The rolling window increments by 1 and we go again, producing another 5 lists of which I only care for d1->d4 and so on and so on until the full length of the time series had been rolled over.

The next step is to apply the waveslim::brick.wall function to the output of the rolling window lists. The brick.wall function looks at the output of modwt for the first window across the 4 levels and replaces some of the values with NAs.

I believe I have covered this by modifying @G. Grothendieck answer using the following approach, I hope I am right:

modwt2 <- function(...) unlist(head(brick.wall(modwt(...)), 4))
rollr <- rollapplyr(ar1, 30, FUN = modwt2, wf = "la8", n.levels = 4, boundary = "periodic")
L <- lapply(1:nrow(rollr), function(i) matrix(rollr[i,], , 4))

The final piece is to construct correlation matrices for the outputs of the brick.wall function which is L above over the 4 levels of interest.

There is a function called waveslim::wave.correlation which takes two brick.wall outputs X and Y and computes the wave.correlation over the various levels.

library(waveslim)
data(exchange)
returns <- diff(log(as.matrix(exchange)))
returns <- ts(returns, start=1970, freq=12)
wf <- "la8"
J <- 4
demusd.modwt <- modwt(returns[,"DEM.USD"], wf, J)
demusd.modwt.bw <- brick.wall(demusd.modwt, wf)
jpyusd.modwt <- modwt(returns[,"JPY.USD"], wf, J)
jpyusd.modwt.bw <- brick.wall(jpyusd.modwt, wf)
returns.modwt.cor <- wave.correlation(demusd.modwt.bw, jpyusd.modwt.bw,
                                      N = dim(returns)[1])

I wish to expand on this and compute the full correlation matrix for my 3 time series. Please note that the example above with exchange rates does not use the rolling window approach as it uses the full length of the time series which I would like to now do and it also produces a single value for the correlation between two time series. It does not construct the full correlation matrix which I need as I am interested in the eigenvalues of these correlation matrices over time.

So in summary:

  1. Take 3 time series
  2. Apply modwt function using rolling window
  3. Apply brick.wall function to each output of the rolling window in 2 above
  4. Create full 3x3 correlation matrix for the 4 levels using outputs of 3 above over time

回答1:

Putting together the pieces you give in your question:

1) Create 3 time series

set.seed(1)
s <- replicate(3, rnorm(200), simplify = FALSE)

2) & 3) Apply modwt and brick.wall with rolling window

modwt2 <- function(...) unlist(head(brick.wall(modwt(...), wf = "la8"), 4))

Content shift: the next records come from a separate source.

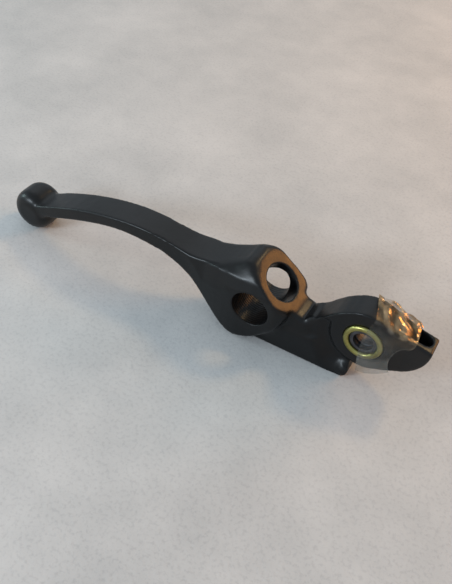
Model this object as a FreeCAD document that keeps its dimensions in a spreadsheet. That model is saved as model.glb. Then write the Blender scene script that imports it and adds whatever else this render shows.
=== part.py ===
"""Clutch lever of a motorcycle, as a parametric FreeCAD document.

Frame: the origin is the middle of the pivot bore. +Y runs along the pivot
axis, +X points from the pivot to the short tip, and +Z is up as the lever
stands on its front edge, on the ball and the flat under the neck.
All sizes are in millimetres.
"""
import os

import FreeCAD, Part
import Sketcher
from math import cos, sin, radians

V = FreeCAD.Vector

SIZES = {
    # pivot eye, bush and sleeve
    "eye_radius": 14.2,
    "eye_thickness": 12.0,
    "eye_bore_d": 16.6,
    "bush_outer_d": 16.5,
    "bush_inner_d": 11.6,
    "bush_length": 14.4,
    "bush_lip_round": 1.1,
    "running_gap": 0.05,
    "sleeve_bore_d": 8.2,
    "sleeve_length": 12.2,
    "sleeve_groove_d": 9.2,
    "sleeve_groove_width": 1.2,
    "sleeve_chamfer": 0.5,
    # adjuster lobe and its two bores
    "adjuster_x": -46.4,
    "adjuster_z": -2.4,
    "adjuster_bore_d": 16.4,
    "cross_bore_d": 16.0,
    "cross_bore_angle": 50.0,
    "cross_face_distance": 11.9,
    "lobe_width": 26.0,
    "bore_edge": 0.5,
    # neck and the clearance for the perch's ears
    "neck_width": 16.4,
    "ear_clearance_radius": 18.0,
    "stand_level": -23.0,
    # blade and ball
    "blade_width": 14.2,
    "ball_x": -169.6,
    "ball_z": -12.9,
    "ball_radius": 10.1,
    "ball_width": 17.0,
    "ball_offset": 1.4,
    "ball_round": 5.6,
    # tip and its slot, which lies nearer the back face
    "tip_width": 9.8,
    "slot_width": 6.0,
    "slot_offset": 0.9,
    "slot_start": 11.6,
    "slot_end": 24.0,
    "slot_floor": 2.0,
    # clear tape that keeps the loose bush in the eye
    "tape_thickness": 0.3,
    "tape_left": 0.8,
    "tape_right": 17,
    "tape_top": 15.4,
    "tape_bottom": -16.6,
    "tape_front_gap": 0.35,
    "tape_back_drop": 7.0,
}


def make_sheet(doc):
    """Keep every driving size in one spreadsheet and give each an alias."""
    sheet = doc.addObject("Spreadsheet::Sheet", "Sizes")
    for row, (alias, value) in enumerate(SIZES.items(), start=1):
        sheet.set(f"A{row}", alias)
        sheet.set(f"B{row}", str(value))
        sheet.setAlias(f"B{row}", alias)
    doc.recompute()
    return sheet


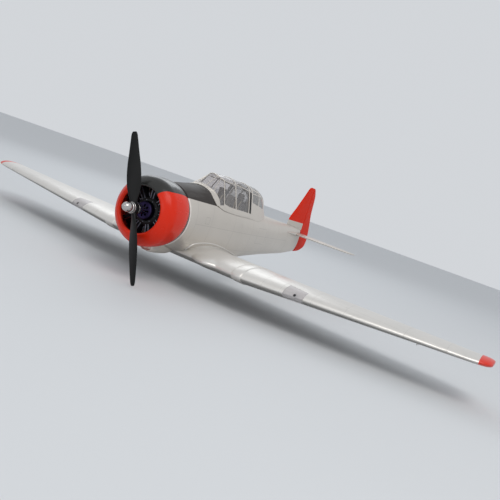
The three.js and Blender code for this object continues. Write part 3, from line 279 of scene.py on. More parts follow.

rollr <- lapply(s, function(x) rollapplyr(x, 30, FUN = modwt2, wf = "la8", 
                                          n.levels = 4, boundary = "periodic"))

L <- lapply(rollr, function(x) lapply(1:nrow(x), function(i) matrix(x[i,], , 4)))

res <- lapply(L, function(y) lapply(y, function(x) as.list(as.data.frame(x))))

4) Create correlation matrices

create_4mat <- function(w) {
  # create four 3*3 correlation matrices (one for each level) for window w
  M <- replicate(4, matrix(0, nrow = 3, ncol = 3), simplify = FALSE)
  for (k in 1:4) {
    for (i in 1:3) {
      for (j in (i:3)[-1]) {
        M[[k]][i, j] = wave.correlation(res[[i]][[w]], res[[j]][[w]], N=30)[k, 1]
      }
    }
    M[[k]] <- M[[k]] + t(M[[k]]) + diag(1, 3, 3)
  }
  M
}

output <- lapply(1:171, create_4mat)

output is a list of 171 lists of 4 correlations matrices.

For instance, output[[28]][[2]] is the correlation matrix for d2 in the 28th window:

output[[28]][[2]]
#            [,1]       [,2]      [,3]
# [1,]  1.0000000 -0.1740320 0.2292872
# [2,] -0.1740320  1.0000000 0.6046918
# [3,]  0.2292872  0.6046918 1.0000000

Edit: Eigenvalues (as requested in comment)

For d1:

eigenvalues1 <- lapply(output, function(x) eigen(x[[1]], symmetric = TRUE, 
                                                 only.values = TRUE)$values)

Similarly for d2. Note that for d3 and d4 all correlation matrices are filled with missing values.